(begin)

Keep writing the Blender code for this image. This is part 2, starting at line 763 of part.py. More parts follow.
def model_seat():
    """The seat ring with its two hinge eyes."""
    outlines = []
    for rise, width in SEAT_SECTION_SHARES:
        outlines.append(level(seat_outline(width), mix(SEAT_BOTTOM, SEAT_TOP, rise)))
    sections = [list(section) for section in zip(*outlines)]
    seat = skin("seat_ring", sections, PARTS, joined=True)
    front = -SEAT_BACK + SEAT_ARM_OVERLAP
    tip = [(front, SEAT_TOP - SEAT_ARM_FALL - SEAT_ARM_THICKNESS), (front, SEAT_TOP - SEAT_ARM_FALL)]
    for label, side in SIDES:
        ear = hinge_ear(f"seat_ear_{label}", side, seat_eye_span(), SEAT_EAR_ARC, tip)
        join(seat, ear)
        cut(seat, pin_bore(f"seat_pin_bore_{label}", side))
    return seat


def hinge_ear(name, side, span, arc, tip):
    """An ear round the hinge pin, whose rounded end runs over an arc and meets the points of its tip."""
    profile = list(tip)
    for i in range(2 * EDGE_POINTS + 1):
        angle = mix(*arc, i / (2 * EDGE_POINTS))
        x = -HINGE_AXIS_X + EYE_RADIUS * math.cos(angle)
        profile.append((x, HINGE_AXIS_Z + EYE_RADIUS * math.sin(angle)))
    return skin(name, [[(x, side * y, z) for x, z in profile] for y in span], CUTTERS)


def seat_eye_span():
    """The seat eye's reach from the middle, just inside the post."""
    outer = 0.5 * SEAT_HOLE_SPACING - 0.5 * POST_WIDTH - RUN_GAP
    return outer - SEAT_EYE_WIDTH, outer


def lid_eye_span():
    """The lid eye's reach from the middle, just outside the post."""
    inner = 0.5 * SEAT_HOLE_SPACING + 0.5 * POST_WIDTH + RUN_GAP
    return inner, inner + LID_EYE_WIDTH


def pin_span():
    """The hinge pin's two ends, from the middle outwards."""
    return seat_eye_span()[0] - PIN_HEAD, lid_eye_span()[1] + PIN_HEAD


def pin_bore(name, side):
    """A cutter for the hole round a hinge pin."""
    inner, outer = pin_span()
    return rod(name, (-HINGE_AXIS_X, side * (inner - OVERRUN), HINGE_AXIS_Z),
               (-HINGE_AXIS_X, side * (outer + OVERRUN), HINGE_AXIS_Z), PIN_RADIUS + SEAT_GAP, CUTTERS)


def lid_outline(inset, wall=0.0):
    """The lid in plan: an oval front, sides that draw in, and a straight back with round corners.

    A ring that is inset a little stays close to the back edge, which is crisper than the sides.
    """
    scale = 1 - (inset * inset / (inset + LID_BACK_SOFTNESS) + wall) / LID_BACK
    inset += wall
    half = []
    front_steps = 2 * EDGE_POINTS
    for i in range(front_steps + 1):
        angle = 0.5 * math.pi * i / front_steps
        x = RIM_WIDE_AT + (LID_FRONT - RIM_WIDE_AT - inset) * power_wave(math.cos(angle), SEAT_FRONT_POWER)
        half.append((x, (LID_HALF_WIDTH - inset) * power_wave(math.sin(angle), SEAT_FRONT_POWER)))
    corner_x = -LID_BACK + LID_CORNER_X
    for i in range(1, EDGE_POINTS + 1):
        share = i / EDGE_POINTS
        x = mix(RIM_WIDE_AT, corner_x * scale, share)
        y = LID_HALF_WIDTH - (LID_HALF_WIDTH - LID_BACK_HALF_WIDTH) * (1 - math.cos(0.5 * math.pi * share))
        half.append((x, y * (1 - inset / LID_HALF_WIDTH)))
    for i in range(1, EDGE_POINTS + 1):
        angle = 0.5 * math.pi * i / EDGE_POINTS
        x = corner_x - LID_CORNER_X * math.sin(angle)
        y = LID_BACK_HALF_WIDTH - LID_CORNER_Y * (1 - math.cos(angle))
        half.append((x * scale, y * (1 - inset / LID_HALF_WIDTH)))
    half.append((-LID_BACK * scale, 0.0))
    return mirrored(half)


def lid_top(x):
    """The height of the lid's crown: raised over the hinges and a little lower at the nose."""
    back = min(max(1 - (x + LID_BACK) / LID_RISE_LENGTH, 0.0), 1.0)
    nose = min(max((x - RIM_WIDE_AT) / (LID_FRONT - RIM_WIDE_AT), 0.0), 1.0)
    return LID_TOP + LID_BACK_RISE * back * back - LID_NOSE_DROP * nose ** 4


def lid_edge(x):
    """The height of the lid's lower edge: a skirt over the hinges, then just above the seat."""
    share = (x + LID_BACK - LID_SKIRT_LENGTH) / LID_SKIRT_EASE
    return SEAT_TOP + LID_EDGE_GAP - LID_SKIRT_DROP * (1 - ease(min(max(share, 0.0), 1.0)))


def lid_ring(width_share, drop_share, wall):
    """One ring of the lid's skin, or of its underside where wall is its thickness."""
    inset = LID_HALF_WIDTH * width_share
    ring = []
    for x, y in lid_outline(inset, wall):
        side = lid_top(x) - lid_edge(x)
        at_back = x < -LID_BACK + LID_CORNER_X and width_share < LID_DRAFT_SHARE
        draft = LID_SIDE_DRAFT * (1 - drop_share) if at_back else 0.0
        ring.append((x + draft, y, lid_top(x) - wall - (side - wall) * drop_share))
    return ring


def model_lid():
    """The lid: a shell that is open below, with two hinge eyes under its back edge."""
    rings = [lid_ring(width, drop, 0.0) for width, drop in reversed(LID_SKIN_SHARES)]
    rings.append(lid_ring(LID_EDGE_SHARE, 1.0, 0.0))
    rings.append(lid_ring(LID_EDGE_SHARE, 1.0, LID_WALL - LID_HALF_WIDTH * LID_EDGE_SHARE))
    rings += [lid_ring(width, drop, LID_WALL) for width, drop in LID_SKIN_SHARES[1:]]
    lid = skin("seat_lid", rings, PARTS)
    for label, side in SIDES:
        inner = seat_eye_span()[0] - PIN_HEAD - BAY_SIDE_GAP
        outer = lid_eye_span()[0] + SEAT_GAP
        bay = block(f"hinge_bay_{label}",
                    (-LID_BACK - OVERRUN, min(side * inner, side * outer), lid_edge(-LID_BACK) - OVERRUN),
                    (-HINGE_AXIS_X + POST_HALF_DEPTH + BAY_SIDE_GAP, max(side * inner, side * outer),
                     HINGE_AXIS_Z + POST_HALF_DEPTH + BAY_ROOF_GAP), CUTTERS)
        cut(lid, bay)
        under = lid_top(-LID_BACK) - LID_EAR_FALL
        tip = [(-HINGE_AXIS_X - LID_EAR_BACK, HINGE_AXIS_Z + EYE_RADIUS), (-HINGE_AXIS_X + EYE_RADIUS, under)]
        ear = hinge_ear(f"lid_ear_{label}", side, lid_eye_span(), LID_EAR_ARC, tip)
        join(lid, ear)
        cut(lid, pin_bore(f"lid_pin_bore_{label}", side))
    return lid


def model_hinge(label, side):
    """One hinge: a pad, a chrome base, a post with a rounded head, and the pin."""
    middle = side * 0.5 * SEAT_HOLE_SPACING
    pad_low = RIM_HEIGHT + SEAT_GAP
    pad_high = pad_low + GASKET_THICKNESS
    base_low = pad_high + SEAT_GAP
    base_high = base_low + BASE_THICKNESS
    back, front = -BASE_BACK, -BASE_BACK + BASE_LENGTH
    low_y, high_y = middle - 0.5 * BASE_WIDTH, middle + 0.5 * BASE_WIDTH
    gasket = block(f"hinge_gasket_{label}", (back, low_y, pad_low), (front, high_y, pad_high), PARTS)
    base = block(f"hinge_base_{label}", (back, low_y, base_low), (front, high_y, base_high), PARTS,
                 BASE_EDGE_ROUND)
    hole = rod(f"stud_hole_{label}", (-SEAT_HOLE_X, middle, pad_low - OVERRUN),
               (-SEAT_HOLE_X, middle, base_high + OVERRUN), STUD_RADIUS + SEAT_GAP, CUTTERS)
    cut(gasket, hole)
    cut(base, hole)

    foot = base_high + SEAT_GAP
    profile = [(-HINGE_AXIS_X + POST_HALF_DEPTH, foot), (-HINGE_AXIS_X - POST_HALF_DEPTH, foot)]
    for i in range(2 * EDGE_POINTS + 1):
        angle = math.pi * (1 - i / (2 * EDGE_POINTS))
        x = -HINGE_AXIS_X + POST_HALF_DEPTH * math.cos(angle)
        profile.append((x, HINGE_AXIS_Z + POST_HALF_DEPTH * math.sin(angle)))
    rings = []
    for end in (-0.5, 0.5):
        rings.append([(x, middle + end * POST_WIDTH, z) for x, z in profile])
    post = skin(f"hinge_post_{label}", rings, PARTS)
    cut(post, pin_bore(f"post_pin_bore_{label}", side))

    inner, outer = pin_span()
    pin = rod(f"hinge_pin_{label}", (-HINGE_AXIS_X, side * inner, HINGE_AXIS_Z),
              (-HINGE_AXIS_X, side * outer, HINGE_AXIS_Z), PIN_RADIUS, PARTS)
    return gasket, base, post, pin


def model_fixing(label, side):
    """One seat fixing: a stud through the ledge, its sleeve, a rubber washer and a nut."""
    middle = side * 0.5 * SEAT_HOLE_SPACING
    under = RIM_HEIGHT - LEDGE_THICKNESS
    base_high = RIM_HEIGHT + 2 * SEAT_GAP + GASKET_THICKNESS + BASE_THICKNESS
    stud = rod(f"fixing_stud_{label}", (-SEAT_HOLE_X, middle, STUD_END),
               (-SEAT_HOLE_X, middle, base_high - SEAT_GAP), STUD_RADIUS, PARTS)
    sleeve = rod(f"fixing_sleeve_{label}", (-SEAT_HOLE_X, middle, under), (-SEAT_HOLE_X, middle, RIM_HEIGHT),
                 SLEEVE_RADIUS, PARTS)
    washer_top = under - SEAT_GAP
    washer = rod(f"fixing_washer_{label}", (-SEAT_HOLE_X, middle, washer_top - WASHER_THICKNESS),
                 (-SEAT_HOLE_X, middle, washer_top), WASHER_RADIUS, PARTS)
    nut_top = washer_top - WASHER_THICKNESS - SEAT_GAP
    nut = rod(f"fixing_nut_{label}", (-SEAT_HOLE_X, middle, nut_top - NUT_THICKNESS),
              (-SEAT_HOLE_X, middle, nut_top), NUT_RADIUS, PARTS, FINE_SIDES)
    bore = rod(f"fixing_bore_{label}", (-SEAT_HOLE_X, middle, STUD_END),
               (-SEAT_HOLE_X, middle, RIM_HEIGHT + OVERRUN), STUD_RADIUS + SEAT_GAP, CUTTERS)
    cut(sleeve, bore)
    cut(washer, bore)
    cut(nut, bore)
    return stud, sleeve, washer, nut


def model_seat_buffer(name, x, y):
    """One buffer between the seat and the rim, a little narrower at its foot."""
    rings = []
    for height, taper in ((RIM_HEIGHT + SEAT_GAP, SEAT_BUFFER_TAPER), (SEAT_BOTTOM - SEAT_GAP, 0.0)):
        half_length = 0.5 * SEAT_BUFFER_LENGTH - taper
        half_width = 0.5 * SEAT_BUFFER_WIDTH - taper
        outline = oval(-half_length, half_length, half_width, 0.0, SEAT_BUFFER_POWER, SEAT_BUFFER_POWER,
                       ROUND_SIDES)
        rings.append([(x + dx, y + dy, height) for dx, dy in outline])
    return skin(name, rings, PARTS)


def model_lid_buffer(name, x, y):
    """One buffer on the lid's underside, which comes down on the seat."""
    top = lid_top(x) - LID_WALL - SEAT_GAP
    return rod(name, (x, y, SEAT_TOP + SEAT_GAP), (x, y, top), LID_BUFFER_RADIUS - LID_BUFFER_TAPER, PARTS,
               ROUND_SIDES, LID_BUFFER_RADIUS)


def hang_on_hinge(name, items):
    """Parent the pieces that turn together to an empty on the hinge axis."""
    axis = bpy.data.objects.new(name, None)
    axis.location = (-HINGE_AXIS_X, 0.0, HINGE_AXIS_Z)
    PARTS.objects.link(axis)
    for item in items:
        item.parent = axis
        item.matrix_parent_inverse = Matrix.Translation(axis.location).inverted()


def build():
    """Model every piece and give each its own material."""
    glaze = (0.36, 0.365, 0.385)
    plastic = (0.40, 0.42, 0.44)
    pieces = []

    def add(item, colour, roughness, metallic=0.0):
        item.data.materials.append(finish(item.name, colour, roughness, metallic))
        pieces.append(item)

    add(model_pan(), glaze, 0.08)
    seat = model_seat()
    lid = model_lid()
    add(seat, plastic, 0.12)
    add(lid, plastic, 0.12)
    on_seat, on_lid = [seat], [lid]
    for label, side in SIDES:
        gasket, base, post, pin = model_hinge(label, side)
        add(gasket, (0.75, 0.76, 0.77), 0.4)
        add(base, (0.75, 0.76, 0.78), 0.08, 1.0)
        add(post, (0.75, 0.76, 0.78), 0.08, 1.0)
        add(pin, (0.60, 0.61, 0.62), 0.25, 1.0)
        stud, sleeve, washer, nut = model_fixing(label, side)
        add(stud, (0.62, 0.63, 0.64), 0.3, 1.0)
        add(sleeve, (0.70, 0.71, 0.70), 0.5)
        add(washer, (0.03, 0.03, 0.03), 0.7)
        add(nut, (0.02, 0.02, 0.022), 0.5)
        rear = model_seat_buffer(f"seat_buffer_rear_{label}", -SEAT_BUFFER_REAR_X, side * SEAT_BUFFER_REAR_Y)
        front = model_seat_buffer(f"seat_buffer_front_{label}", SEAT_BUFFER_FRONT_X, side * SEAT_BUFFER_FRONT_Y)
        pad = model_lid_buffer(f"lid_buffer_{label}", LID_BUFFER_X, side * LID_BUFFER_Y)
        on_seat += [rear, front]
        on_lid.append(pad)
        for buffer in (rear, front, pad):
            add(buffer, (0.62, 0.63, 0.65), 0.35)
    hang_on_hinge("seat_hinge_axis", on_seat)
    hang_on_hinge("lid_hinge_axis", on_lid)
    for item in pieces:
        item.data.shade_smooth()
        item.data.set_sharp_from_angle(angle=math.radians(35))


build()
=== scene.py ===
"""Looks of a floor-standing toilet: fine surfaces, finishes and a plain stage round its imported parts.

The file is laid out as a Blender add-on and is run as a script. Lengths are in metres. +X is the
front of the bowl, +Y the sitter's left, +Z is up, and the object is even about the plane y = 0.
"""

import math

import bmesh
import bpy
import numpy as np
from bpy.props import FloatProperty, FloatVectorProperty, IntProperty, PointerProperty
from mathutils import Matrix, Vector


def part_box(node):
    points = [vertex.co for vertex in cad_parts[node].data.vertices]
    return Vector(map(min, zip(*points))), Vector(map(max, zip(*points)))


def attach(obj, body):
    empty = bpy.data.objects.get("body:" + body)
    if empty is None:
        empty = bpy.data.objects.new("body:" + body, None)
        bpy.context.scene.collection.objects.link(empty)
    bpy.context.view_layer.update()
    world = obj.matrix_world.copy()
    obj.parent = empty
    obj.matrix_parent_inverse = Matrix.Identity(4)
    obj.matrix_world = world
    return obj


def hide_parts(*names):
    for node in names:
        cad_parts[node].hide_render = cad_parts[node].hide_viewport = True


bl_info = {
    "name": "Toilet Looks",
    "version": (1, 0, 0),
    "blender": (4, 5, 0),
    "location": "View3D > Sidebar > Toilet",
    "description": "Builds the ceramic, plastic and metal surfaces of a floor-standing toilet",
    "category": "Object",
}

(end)
(begin)

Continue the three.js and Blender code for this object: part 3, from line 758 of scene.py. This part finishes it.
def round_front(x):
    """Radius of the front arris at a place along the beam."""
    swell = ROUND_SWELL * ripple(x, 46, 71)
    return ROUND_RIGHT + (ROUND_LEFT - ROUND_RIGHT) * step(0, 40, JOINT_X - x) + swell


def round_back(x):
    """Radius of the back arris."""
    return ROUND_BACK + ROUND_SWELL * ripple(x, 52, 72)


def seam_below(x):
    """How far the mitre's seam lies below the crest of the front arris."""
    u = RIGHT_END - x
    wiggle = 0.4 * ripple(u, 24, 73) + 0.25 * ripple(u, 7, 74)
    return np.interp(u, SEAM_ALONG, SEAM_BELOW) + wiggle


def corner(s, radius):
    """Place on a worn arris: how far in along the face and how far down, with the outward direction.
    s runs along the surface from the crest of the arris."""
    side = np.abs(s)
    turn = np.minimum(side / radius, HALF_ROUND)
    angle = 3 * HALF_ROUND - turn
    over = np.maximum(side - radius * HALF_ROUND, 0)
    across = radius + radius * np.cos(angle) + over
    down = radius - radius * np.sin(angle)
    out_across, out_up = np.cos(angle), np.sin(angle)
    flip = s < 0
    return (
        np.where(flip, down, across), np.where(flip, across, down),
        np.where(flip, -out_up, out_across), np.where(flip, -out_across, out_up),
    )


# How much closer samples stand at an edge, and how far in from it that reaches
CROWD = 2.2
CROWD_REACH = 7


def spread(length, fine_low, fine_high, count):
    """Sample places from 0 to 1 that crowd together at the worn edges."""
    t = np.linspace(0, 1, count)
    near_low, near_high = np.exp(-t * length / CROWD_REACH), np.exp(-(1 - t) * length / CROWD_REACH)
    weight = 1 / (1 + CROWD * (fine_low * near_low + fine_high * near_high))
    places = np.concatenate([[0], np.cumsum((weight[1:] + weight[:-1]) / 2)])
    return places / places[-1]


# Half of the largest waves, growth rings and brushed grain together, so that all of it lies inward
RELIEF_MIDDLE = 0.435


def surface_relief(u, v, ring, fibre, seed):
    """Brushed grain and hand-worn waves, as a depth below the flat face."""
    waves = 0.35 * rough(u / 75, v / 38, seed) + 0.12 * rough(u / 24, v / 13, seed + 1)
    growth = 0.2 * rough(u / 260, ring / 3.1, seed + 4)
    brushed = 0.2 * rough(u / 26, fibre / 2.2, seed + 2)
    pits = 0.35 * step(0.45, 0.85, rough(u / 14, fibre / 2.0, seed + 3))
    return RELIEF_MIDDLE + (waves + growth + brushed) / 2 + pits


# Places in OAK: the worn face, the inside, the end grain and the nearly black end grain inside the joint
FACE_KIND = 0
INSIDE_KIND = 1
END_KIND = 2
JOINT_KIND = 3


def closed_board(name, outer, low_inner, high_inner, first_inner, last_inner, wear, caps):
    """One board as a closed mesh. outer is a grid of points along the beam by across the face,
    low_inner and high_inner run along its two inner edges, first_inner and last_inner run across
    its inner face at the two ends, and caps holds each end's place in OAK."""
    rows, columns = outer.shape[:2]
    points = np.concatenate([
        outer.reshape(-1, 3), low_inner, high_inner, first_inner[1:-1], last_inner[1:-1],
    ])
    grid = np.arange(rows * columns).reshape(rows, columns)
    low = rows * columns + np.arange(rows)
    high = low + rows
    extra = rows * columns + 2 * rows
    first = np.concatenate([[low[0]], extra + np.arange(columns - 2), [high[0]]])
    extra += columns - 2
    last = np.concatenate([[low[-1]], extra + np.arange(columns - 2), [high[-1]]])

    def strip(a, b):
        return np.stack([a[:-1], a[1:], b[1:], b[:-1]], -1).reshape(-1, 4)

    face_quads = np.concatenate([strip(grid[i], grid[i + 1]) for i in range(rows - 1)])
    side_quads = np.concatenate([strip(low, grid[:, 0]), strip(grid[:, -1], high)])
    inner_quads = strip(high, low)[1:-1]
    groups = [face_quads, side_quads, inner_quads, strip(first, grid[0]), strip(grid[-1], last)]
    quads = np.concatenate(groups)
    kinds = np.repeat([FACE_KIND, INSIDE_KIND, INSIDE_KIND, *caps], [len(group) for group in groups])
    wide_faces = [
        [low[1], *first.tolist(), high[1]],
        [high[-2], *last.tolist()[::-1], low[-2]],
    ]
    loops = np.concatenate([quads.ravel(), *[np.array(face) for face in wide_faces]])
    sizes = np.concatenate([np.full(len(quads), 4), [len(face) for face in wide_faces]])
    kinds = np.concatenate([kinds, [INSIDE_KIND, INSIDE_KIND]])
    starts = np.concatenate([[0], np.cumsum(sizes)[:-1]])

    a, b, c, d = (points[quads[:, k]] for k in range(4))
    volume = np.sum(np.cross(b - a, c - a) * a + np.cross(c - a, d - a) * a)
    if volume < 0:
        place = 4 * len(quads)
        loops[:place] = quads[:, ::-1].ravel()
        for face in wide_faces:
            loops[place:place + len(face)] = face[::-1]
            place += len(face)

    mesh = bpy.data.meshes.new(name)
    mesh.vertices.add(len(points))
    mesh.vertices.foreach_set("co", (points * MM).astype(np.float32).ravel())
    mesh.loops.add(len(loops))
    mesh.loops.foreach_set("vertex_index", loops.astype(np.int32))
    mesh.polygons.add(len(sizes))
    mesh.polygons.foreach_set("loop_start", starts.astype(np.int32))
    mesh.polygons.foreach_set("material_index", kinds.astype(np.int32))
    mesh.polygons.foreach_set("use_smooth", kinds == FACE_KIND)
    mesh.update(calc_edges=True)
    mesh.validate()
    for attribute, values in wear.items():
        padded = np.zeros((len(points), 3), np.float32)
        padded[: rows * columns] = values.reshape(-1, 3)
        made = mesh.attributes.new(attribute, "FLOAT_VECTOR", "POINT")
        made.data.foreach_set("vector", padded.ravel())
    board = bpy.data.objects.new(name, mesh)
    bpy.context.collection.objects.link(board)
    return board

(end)

### WHAT THE TASK ASKS
Everything from the line containing "Keep writing the" down to the line containing "return inner, inner + LID_EYE_WIDTH" should be repeated exactly, with both end lines kept and no other lines added.

### RESULT FOR THIS EXERCISE
Keep writing the Blender code for this image. This is part 2, starting at line 763 of part.py. More parts follow.
def model_seat():
    """The seat ring with its two hinge eyes."""
    outlines = []
    for rise, width in SEAT_SECTION_SHARES:
        outlines.append(level(seat_outline(width), mix(SEAT_BOTTOM, SEAT_TOP, rise)))
    sections = [list(section) for section in zip(*outlines)]
    seat = skin("seat_ring", sections, PARTS, joined=True)
    front = -SEAT_BACK + SEAT_ARM_OVERLAP
    tip = [(front, SEAT_TOP - SEAT_ARM_FALL - SEAT_ARM_THICKNESS), (front, SEAT_TOP - SEAT_ARM_FALL)]
    for label, side in SIDES:
        ear = hinge_ear(f"seat_ear_{label}", side, seat_eye_span(), SEAT_EAR_ARC, tip)
        join(seat, ear)
        cut(seat, pin_bore(f"seat_pin_bore_{label}", side))
    return seat


def hinge_ear(name, side, span, arc, tip):
    """An ear round the hinge pin, whose rounded end runs over an arc and meets the points of its tip."""
    profile = list(tip)
    for i in range(2 * EDGE_POINTS + 1):
        angle = mix(*arc, i / (2 * EDGE_POINTS))
        x = -HINGE_AXIS_X + EYE_RADIUS * math.cos(angle)
        profile.append((x, HINGE_AXIS_Z + EYE_RADIUS * math.sin(angle)))
    return skin(name, [[(x, side * y, z) for x, z in profile] for y in span], CUTTERS)


def seat_eye_span():
    """The seat eye's reach from the middle, just inside the post."""
    outer = 0.5 * SEAT_HOLE_SPACING - 0.5 * POST_WIDTH - RUN_GAP
    return outer - SEAT_EYE_WIDTH, outer


def lid_eye_span():
    """The lid eye's reach from the middle, just outside the post."""
    inner = 0.5 * SEAT_HOLE_SPACING + 0.5 * POST_WIDTH + RUN_GAP
    return inner, inner + LID_EYE_WIDTH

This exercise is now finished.